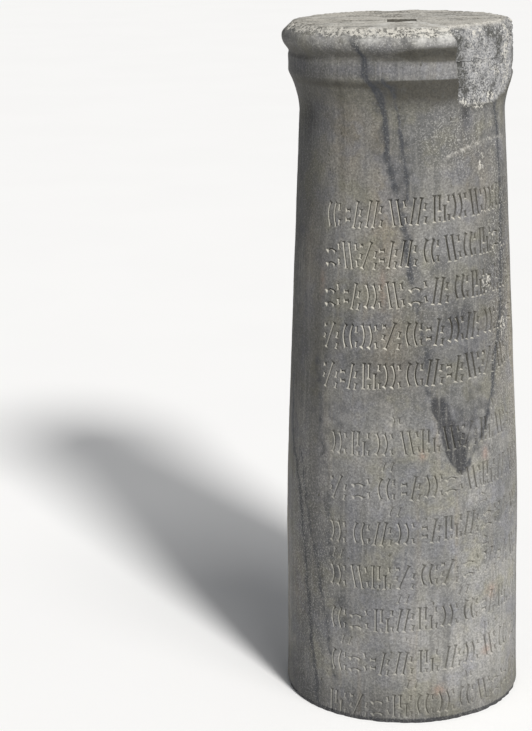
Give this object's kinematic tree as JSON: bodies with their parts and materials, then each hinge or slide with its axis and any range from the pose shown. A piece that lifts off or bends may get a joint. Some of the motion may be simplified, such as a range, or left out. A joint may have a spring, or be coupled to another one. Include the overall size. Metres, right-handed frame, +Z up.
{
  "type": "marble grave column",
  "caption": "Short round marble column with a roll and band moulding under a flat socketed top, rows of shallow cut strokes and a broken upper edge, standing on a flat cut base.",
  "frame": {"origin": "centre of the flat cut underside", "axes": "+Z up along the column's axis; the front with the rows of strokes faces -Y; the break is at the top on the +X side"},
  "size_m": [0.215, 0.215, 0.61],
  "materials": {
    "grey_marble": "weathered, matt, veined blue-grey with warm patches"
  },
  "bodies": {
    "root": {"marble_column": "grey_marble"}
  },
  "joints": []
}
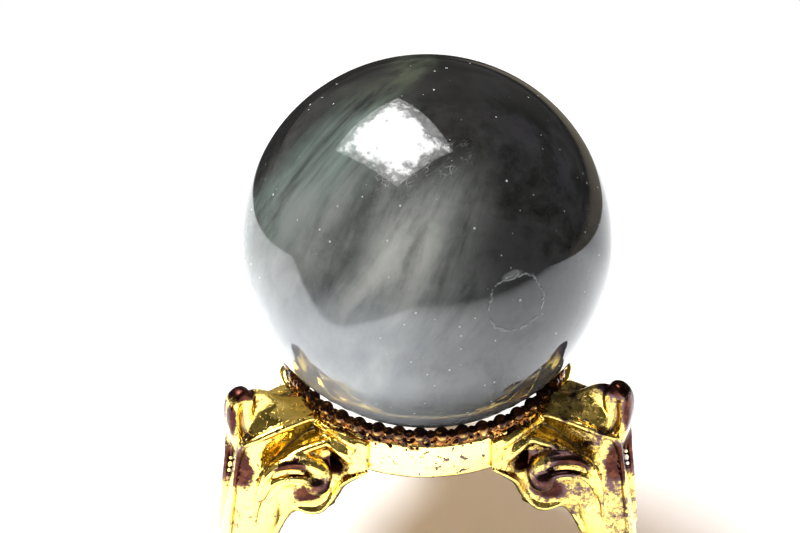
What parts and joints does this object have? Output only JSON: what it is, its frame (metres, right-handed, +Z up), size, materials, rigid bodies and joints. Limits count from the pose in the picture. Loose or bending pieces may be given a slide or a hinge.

────────────────────────────────────────

WRITTEN REQUEST:
Word for word, restate all of the data shown above.

ANSWER TO THE EXERCISE:
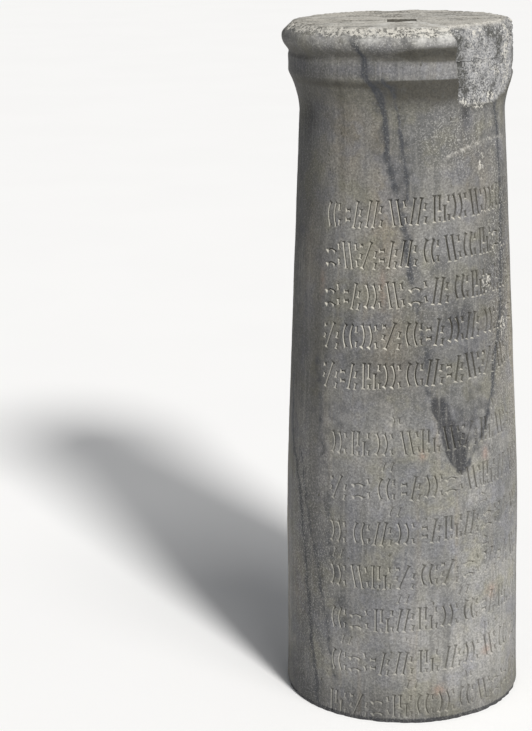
Give this object's kinematic tree as JSON: bodies with their parts and materials, then each hinge or slide with its axis and any range from the pose shown. A piece that lifts off or bends may get a joint. Some of the motion may be simplified, such as a range, or left out. A joint may have a spring, or be coupled to another one. Include the overall size. Metres, right-handed frame, +Z up.
{
  "type": "marble grave column",
  "caption": "Short round marble column with a roll and band moulding under a flat socketed top, rows of shallow cut strokes and a broken upper edge, standing on a flat cut base.",
  "frame": {"origin": "centre of the flat cut underside", "axes": "+Z up along the column's axis; the front with the rows of strokes faces -Y; the break is at the top on the +X side"},
  "size_m": [0.215, 0.215, 0.61],
  "materials": {
    "grey_marble": "weathered, matt, veined blue-grey with warm patches"
  },
  "bodies": {
    "root": {"marble_column": "grey_marble"}
  },
  "joints": []
}
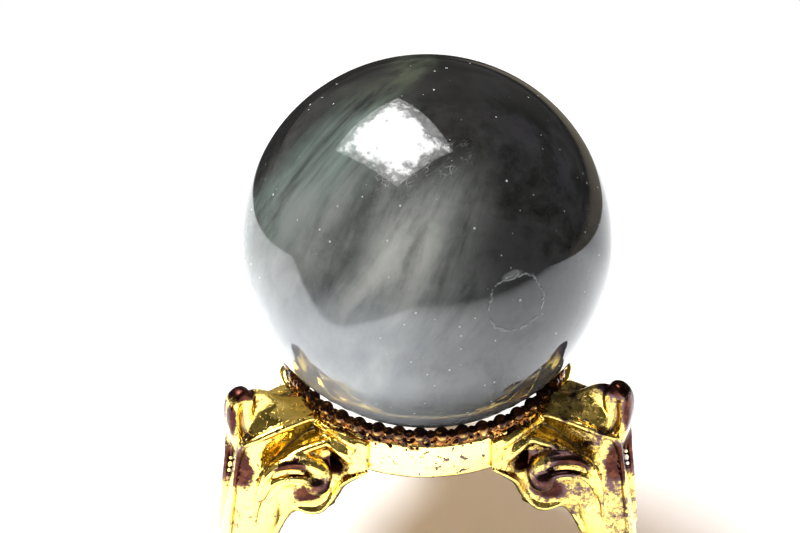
What parts and joints does this object have? Output only JSON: what it is, its frame (metres, right-handed, +Z up), size, materials, rigid bodies and joints. Limits count from the pose in the picture. Loose or bending pieces may be given a slide or a hinge.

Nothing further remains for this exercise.